I'll just chime in to ditto MM and agm. I've spent most my life in various parts of Southeast Asia, but I've traveled quite a bit (I once managed to set foot on three continents in less than a week). My family currently lives in New Zealand and I am studying in an American university. I'm always somewhat surprised by peers (from home and from college) who think of traveling as something you just have to do. I am the type who does not like to travel very much (although I'm probably just as well-traveled as those in my peer group) so I suppose that contributes, but I also think of traveling as something you can't really afford to do - that it's a really luxurious thing to do.

And switching gears, MM is completely right - people almost everywhere are pretty much the same. Americans often have a silly perception of the rest of the world, and vice-versa. I'm not really surprised by it anymore.
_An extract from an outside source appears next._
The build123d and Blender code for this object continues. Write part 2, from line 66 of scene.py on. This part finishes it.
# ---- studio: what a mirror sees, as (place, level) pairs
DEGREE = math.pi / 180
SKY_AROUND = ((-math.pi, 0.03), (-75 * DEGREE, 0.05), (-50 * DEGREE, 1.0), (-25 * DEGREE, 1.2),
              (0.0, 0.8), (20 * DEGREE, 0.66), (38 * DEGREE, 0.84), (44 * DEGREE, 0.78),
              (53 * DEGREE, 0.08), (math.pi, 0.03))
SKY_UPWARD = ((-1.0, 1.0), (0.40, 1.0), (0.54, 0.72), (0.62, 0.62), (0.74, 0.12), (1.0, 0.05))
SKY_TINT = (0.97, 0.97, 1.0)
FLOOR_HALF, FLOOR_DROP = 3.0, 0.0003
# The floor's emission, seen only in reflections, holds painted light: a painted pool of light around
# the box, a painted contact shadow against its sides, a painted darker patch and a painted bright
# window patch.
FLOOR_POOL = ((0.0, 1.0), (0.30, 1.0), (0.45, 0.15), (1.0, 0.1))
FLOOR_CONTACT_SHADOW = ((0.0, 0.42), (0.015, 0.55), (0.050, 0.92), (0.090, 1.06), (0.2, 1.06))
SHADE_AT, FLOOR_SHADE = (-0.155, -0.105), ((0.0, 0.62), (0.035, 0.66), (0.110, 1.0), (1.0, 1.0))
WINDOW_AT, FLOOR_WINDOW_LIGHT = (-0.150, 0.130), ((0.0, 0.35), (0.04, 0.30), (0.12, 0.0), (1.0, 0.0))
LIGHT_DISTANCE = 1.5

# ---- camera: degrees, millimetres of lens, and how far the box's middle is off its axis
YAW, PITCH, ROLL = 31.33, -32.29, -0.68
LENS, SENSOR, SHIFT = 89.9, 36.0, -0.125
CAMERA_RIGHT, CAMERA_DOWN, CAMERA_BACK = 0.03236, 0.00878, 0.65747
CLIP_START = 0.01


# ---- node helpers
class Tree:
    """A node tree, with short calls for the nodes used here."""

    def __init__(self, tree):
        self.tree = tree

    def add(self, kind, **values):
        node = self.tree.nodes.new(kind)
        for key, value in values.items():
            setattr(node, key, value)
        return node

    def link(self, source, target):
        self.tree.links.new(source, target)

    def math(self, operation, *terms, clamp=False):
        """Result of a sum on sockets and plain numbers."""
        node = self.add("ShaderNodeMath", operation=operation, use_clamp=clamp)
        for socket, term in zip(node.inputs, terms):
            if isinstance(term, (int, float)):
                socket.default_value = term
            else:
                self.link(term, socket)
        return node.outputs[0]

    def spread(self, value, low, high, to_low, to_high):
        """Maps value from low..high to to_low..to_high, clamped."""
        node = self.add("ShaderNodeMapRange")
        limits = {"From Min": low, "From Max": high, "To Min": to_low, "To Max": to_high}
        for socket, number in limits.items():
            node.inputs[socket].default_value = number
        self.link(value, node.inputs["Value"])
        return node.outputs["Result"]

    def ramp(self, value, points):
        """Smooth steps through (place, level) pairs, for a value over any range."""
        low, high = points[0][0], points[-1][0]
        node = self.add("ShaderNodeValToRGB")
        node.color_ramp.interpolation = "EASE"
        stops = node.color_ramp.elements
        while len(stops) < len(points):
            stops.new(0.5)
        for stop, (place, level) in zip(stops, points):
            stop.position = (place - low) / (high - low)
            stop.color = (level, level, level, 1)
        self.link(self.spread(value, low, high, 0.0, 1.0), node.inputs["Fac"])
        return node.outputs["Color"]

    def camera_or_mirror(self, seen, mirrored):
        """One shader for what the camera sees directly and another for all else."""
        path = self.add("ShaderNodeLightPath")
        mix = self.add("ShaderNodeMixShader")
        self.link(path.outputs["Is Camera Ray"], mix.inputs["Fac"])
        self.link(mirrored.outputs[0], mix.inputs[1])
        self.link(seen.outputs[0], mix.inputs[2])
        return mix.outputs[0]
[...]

Posted by: johnleemk at Nov 16, 2008 11:57:21 PM

I disagree with the whole idea that there is an optimum age to travel. Is there an optimum age to read literature too? If you're interested in the world, shouldn't both last your whole life?

Buying a ticket to India at 18 or whenever is a great idea. So is jumping at the opportunity to live in another country for a few years. So is making friends in faraway places, and visiting them. Drag the kids along too, they'll remember lots of cool things. Make the silly generalisations, everyone does, and then go home and think about them.

Going to places you're particularly interested in is a good idea (be it language, architecture, food, or development) in which case you can be an expert traveller. But don't only do that, take the stopover and have a clueless weekend trying to figure it out. Don't only seek out the pure, untainted, but embrace the real world in all its contradictions.

Posted by: improbable at Nov 17, 2008 12:21:14 AM

Word to improbable! Ages 18-38, I have been to foreign places for times short and long, where I spoke the languaage and where I didn't, and I always learned a lot.